US Secretary of State Hillary Clinton testifies before the Senate Foreign Relations Committee on the September 11, 2012 attack on the US mission in Benghazi, Libya, during a hearing on Capitol Hill in Washington, DC, on January 23, 2013. Secy. Clinton warned of the challenges posed by rising militancy after the Arab Spring as she appeared before US lawmakers Wednesday to be grilled about a deadly attack.'Benghazi didn't happen in a vacuum,' Clinton said at the start of a Senate hearing into the September 11 assault on a US mission in eastern Libya. Credit: AFP/Getty Images

Were they on a specific mission or just "in the right place at the right time"? CNN reports that there's evidence that suggests the attack on U.S. diplomats in Benghazi was a coordinated attack, not a spontaneous event as the Obama administration originally insisted.

Several Yemeni men belonging to al Qaeda took part in the terrorist attack on the U.S. diplomatic compound in Benghazi last September, according to several sources who have spoken with CNN.

One senior U.S. law enforcement official told CNN that "three or four members of al Qaeda in the Arabian Peninsula," or AQAP, took part in the attack.

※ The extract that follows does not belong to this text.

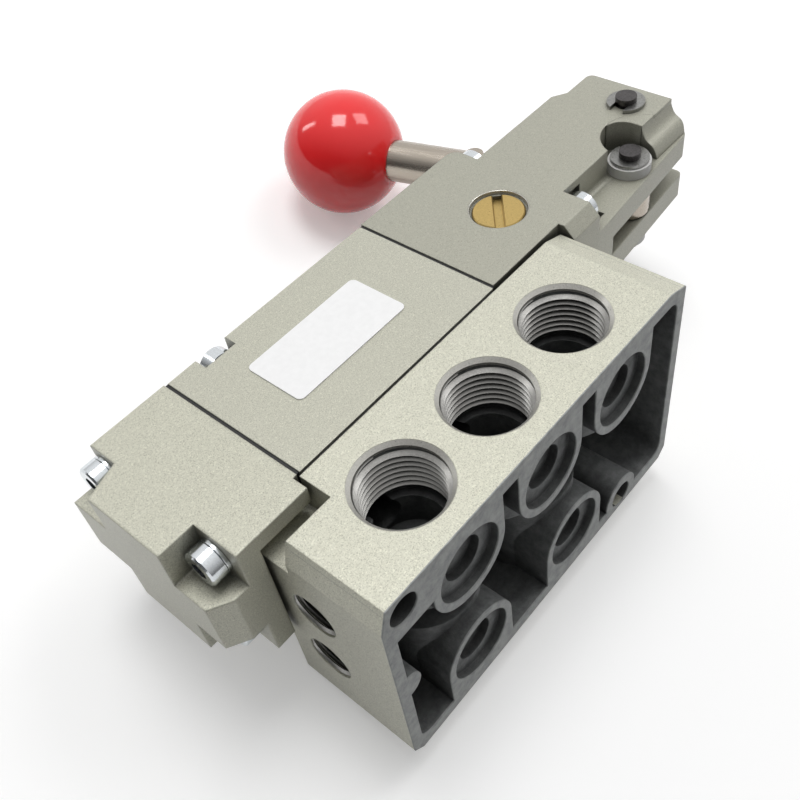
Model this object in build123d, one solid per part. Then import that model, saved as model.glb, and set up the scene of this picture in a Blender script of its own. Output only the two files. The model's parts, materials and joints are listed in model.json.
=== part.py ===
"""Hand lever air valve on a ported sub-base, modelled as the separate pieces it comes apart into.

Millimetres. The origin is the centre of the sub-base's mounting face. +X runs along the valve
towards the lever bracket, +Y from the mounting face towards the knob, and +Z out of the face
that carries three ports. The valve lies on the opposite face.
"""
from build123d import *
from math import atan, cos, degrees, radians, sin, tan
import os

# ---- sub-base casting -------------------------------------------------------------------------
BASE_LENGTH = 85.3
BASE_HEIGHT = 27.4
BASE_DEPTH = 50.8
BASE_END_WALL = 2.4
BASE_SIDE_WALL = 2.9
BASE_ROOF = 4.6
BASE_CORNER_CHAMFER = 2.2
CORE_CORNER_RADIUS = 3.0
END_NUB_RADIUS = 2.9         # thickening inside the left end wall
FRONT_BEVEL = 1.6            # strip along the left and right edges of the port face
FRONT_BEVEL_DEPTH = 5.0

# ---- main ports: three on the front face, two on the back, 3/8 pipe thread ----------------------
PORT_HEIGHT = 13.0
PORT_PITCH = 22.4
PORT_THREAD_RADIUS = 8.33
PORT_THREAD_DEPTH = 12.6     # from the face to the end of the thread
PORT_MOUTH_RADIUS = 8.94
PORT_MOUTH_DEPTH = 1.3
PORT_TUBE_WALL = 2.1
CHAMBER_RADIUS = 6.6
CHAMBER_DEPTH = 20.0         # from the face
BACK_PORT_PITCH = 29.8
BACK_PORT_OFFSET = -7.25     # middle of the back pair, from the middle of the base

# ---- blanked bottom ports on round bosses -------------------------------------------------------
BOSS_RADIUS = 9.1
BOSS_SETBACK = 11.3          # from the front or back face
BOSS_RECESS_RADIUS = 7.5
BOSS_RECESS_DEPTH = 1.7
BOSS_HOLE_RADIUS = 4.3
BOSS_HOLE_DEPTH = 3.4

# ---- pilot ports on the left end, 1/8 pipe thread -----------------------------------------------
PILOT_HEIGHT = 17.6
PILOT_PITCH = 15.5
PILOT_CENTRE_Z = -0.6
PILOT_THREAD_RADIUS = 4.86
PILOT_DEPTH = 8.0
PILOT_BOSS_WALL = 2.0

# ---- screws that hold the base down -------------------------------------------------------------
MOUNT_HOLE_RADIUS = 3.1
MOUNT_HOLE_EDGE = 4.0        # hole centre from the front or back face
MOUNT_HOLE_LEFT = 5.0        # front hole, from the left end
MOUNT_HOLE_RIGHT = 17.7      # back hole, from the right end
MOUNT_BOSS_RADIUS = 5.2
NOTCH_LENGTH = 11.7          # notch in the front left corner over the front hole
NOTCH_HEIGHT = 7.0
NOTCH_DEPTH = 7.6

# ---- ducts between the base and the valve body --------------------------------------------------
DUCT_RADIUS = 3.6
DUCT_WALL = 2.0
SEAT_ROW_OFFSET = 5.2        # back ducts surface this far behind the spool axis

# ---- valve body ---------------------------------------------------------------------------------
BODY_LENGTH = 51.9
BODY_HEIGHT = 34.2
VALVE_DEPTH = 30.4
BODY_SETBACK = 12.35         # left end of the body from the left end of the base
BASE_GASKET = 0.6
END_GASKET = 0.7
GASKET_MARGIN = 0.5
SPOOL_AXIS_HEIGHT = 13.4     # above the body's seat
BODY_EDGE_RADIUS = 0.6
LABEL_LENGTH = 28.4
LABEL_WIDTH = 13.9
LABEL_THICKNESS = 0.2
LABEL_LEFT = 10.9            # from the left end of the body
LABEL_BOTTOM = 10.5          # above the seat
LABEL_CORNER_RADIUS = 1.2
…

Another source briefed on the Benghazi investigation said Western intelligence services suspect the men may have been sent by the group specifically to carry out the attack. But it's not been ruled out that they were already in the city and participated as the opportunity arose. ...

If the AQAP members were dispatched to Benghazi, it would be further evidence of a new level of co-operation among jihadist groups throughout the Middle East and North Africa, counterterrorism analysts say.

According to one source, counterterrorism officials learned the identity of the men and established they had spent two nights in Benghazi after the attack. Western intelligence agencies began trying to track the men in the aftermath of the terrorist attack, but were always behind in their manhunt.

They were later traced to northern Mali, where they are believed to have connected with a fighting group commanded by Moktar Belmoktar, a prominent jihadist leader, according to a senior law enforcement source.

Gee, do you think the White House or State Department is ready to take back all that blame on a YouTube video yet?